Emettono fatture per lavori mai iniziati per avere il bonus facciate: 23 indagati per una truffa da 7 milioni di euro
La Procura di Busto Arsizio ha chiuso le indagini a carico di 23 persone per un presunto giro di false fatturazioni che avrebbe sfruttato gli incentivi del bonus facciate per mettere in piedi una truffa ai danni dello Stato dal valore di almeno 7 milioni di euro. Gli accertamenti erano scattati due anni fa al termine di un'altra inchiesta che aveva portato a sequestri da 15 milioni di euro a carico di un imprenditore edile di Saronno. L'uomo, infatti, aveva ideato un sistema che gli consentiva di emettere fatture per lavori di ristrutturazione che, in realtà, non erano mai partiti.
Le fatture per opere di restauro mai iniziate
Stando a quanto ricostruito dagli investigatori della Squadra mobile di Varese, le società che facevano capo all'imprenditore, di origini campane, e ai suoi prestanome "attestavano come eseguite e terminate le lavorazioni appaltate dai committenti quando, in realtà, non era spesso neanche stato predisposto il relativo cantiere né richiesta la Scia". Così facendo, sfruttando l'opzione del cosiddetto "sconto in fattura" riuscivano a "conseguire un indebito credito di imposta da poter monetizzare anticipatamente attraverso la cessione ad istituti bancari in buona fede".
Le false opere di restauro, alla fine, ottenevano una formale attestazione di chiusura dei lavori quando, nella maggior parte dei casi, i lavori non erano nemmeno iniziati.
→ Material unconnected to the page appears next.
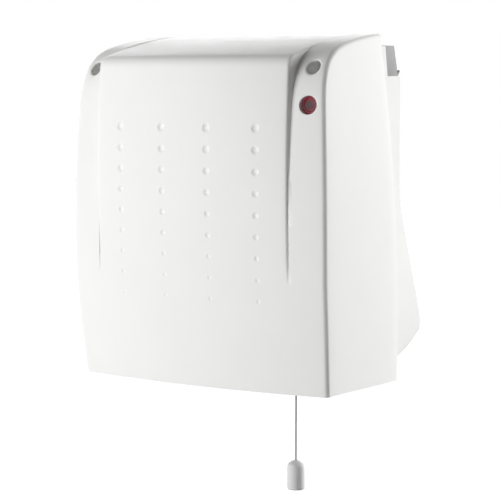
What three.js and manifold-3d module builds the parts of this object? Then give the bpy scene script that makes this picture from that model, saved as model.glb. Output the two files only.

Secondo gli investigatori, poi, spesso i costi registrati erano "gonfiati" e, a volte, il lavoro di ristrutturazione riportava un costo che superava il valore stesso del palazzo.
L'imprenditore di Saronno e il debito da 17 milioni di euro
A gennaio del 2022, il questore di Varese aveva richiesto la confisca di proprietà immobili e beni mobili a carico di un imprenditore di Saronno, di origine campana, attivo nel settore edile e immobiliare. Questo, infatti, era risultato avere un debito nei confronti dell’erario di circa 17 milioni di euro dato che, per sottrarre il suo patrimonio a possibili azioni penali, aveva intestato beni e attività a prestanomi.
L'imprenditore, poi, aveva creato un’identità fittizia tramite la quale dichiarava redditi che lo ponevano su una soglia di indigenza. L'uomo sosteneva di vivere in un locale interrato, ma in realtà la sua casa era una villa con tanto di piscina riscaldata.